美術研究支援制度:2019年度

京都銀行の「美術研究支援制度」は、京都市立芸術大学の学生が制作された作品を毎年継続的に購入することによって制作者の美術研究費用を支援するもので、優れた芸術の創造・振興に寄与することを目的として2001年に創設いたしました。
購入作品をホームページ上でご紹介することによって多くの方々にご鑑賞いただき、文化・芸術振興の一助になればと願っております。

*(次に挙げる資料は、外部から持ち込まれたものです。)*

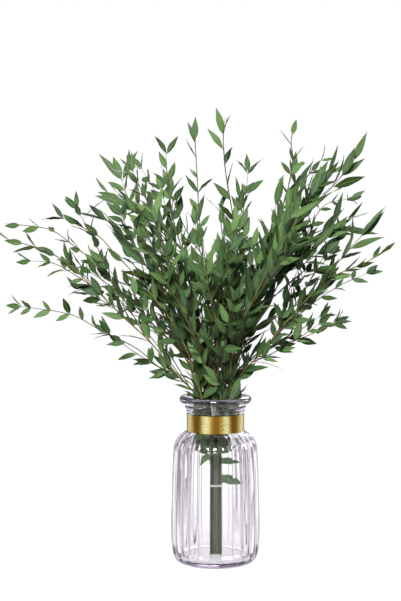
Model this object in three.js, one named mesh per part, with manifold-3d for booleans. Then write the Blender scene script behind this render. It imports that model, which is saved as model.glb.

  • 個々の作品についてのお問い合わせにはお答えいたしかねますのでご容赦願います。

購入作品のご紹介

2019年度購入作品(制作者の敬称略)

誰かの昔のポートレート

河野 沙也子 日本画 72cm×57cm

誰かが過ごした場所に今居ること、そして今も誰かが過ごした時間のように過去になること、それらが紡がれ未来へ続いていくことを京都銀行の「ながーい、おつきあい。」のキャッチコピーと重ね合わせ、描きました。

素材:膠、岩絵具、楮紙

morning

山部 杏奈 日本画 72.7cm×50.0cm

日常生活の中に存在する布を糸口に、形の無いものである空気や、ある時間、光を画面に定着させ表現することを目指しています。

素材:綿布、岩絵具

Overlap 1910−01

武田 紗也加 油画 113.5cm×88.5cm

人の生活はあらゆる点で習慣によって構成されています。絵画を描く行為も規則的な習慣の集積です。私は敢えてその行為を主観的に繰り返し、純粋な造形を通して習慣から生まれる唯一性を求めたいと考えています。

素材:スタイロフォーム、キヤンバス、油彩、木炭、鉛筆

The unknown murderer

周 妍 油画 65.2cm×53cm

絵画の視点から人と自我のある存在状態の関係に強い関心があります。この内容によって、個人的なイメージから取り出す要素をある程度抽象化して絵で表現しようと考えています。

素材:キャンバスに油彩

着物(重なり)

山田 真実 版画 160cm×90cm

本作品は、重なり合った着物をモチーフとしています。版木の端から順に彫りあとを並べ、動きの積み重ねで波打つような布を描きました。この彫りの手順がまるで編み物を形成するようにものをかたち作り、木版画独自の偶然性をはらんだ表現となることを試みた作品です。

素材:和紙、墨、水性木版

星のイメージ(像)を結ぶ

佐藤 雄飛 版画 100cm×71cm

「見る」という行為は何かしらのフィルター越しでしか成立しません。それは例えば先入観であったり脳の視覚的な処理であったりします。日常的なコミュニケーションや社会的な事柄まで、その様な些細な錯覚を孕んでいると感じています。

素材:アクリル板、インクジェット

踊り子

酒井 里紗 漆工 30cm×15cm×15cm

キヌガサタケをモチーフとした作品。連なって生えている様子がドレスを身に纏った少女達の集いのようで、短命で知られるキヌガサタケの一番美しく見える瞬問と重ねて表現した。ある瞬間を木彫で作品として永遠に残したいと考えた。

素材:アメリカンチェリー、ブラックウォールナット、ポプラ、漆

思い返せば

山本 葵 染織 80cm×40cm

自分の経験や記憶を辿って制作をしています。いつも何かを作ったり綺麗だと感じるたび、そこには私の生まれ育った環境や経験が必ず現れていました。これはそういった事に気づくきっかけとなった「水の色」について言及しています。